Binary Search Trees

13 minute read

The Binary Search Tree (BST) is a Binary Tree with the following properties.

  1. Keys that are less than the parent are found in the left subtree
  2. Keys that are greater than the parent are found in the right subtree
  3. Both the left and right subtrees must also be binary search trees.

Binary Search Tree

Binary Search Tree

Binary Search Tree Operations

Operation Average Worst Case
Insert O(log n) O(n)
Lookup O(log n) O(n)
Delete O(log n) O(n)
Minimum O(log n) O(n)
Maximum O(log n) O(n)
Predecessor O(log n) O(n)
Successor O(log n) O(n)

When we are talking about the average case, it is the time it takes for the operation on a balanced tree, and when we are talking about the worst case, it is the time it takes for the given operation on a non-balanced tree.

Balanced and Non-Balanced Trees

Implementation

We should start the implementation by defining BinarySearchTree() and Node() classes in our code.

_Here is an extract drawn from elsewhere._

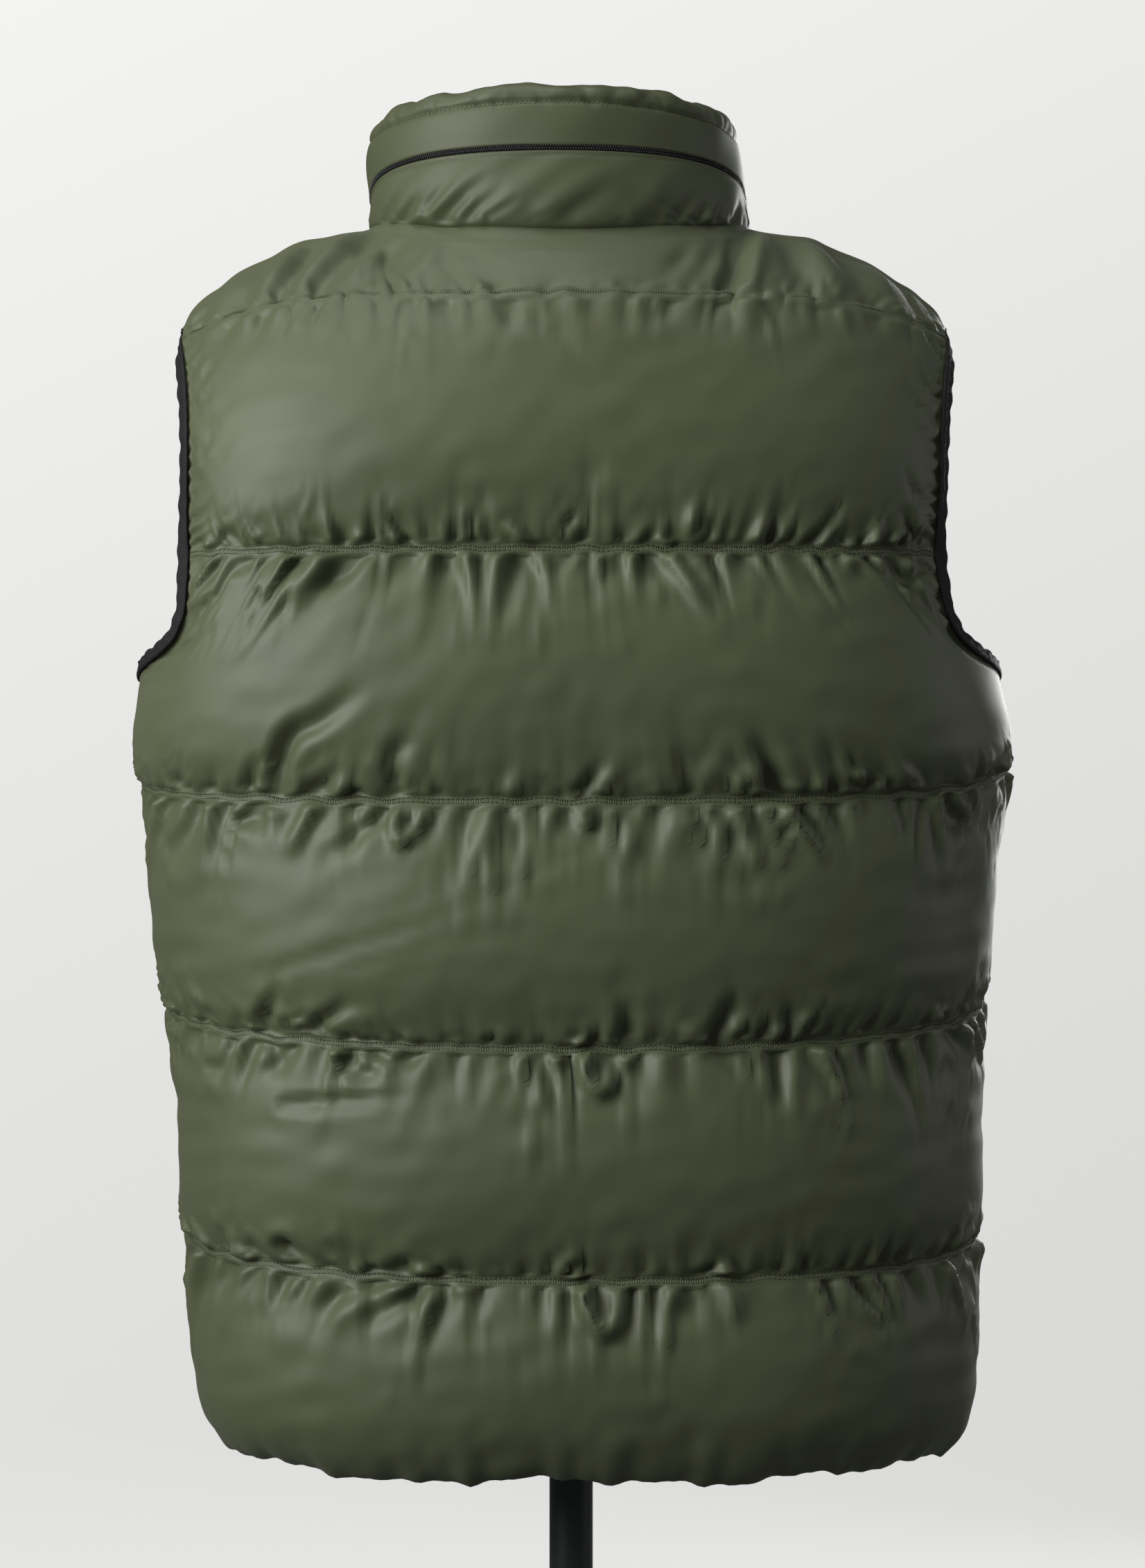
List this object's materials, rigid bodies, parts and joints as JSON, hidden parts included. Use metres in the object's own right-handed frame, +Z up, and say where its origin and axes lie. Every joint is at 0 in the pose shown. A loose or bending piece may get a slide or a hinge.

An empty BinarySearchTree() class will look like this;

class BinarySearchTree:

    def __init__(self):
        self.root = None
        self.size = 0

    def length(self):
        return self.size

    def __len__(self):
        return self.size

and along with the Node class, we will implement lots of helper functions like; has_left_child(), has_right_child(), is_left_child(), is_right_child(), is_root(), is_leaf(), has_any_children(), has_both_children(), splice_out(), find_successor(), find_min(), replace_node_data() in order to make our future implementations more easier.

class Node:
    def __init__(self, key, val, left=None, right=None, parent=None):
        self.key = key
        self.payload = val
        self.leftChild = left
        self.rightChild = right
        self.parent = parent

    def has_left_child(self):
        return self.leftChild

    def has_right_child(self):
        return self.rightChild

    def is_left_child(self):
        return self.parent and self.parent.leftChild == self

    def is_right_child(self):
        return self.parent and self.parent.rightChild == self

    def is_root(self):
        return not self.parent

    def is_leaf(self):
        return not (self.rightChild or self.leftChild)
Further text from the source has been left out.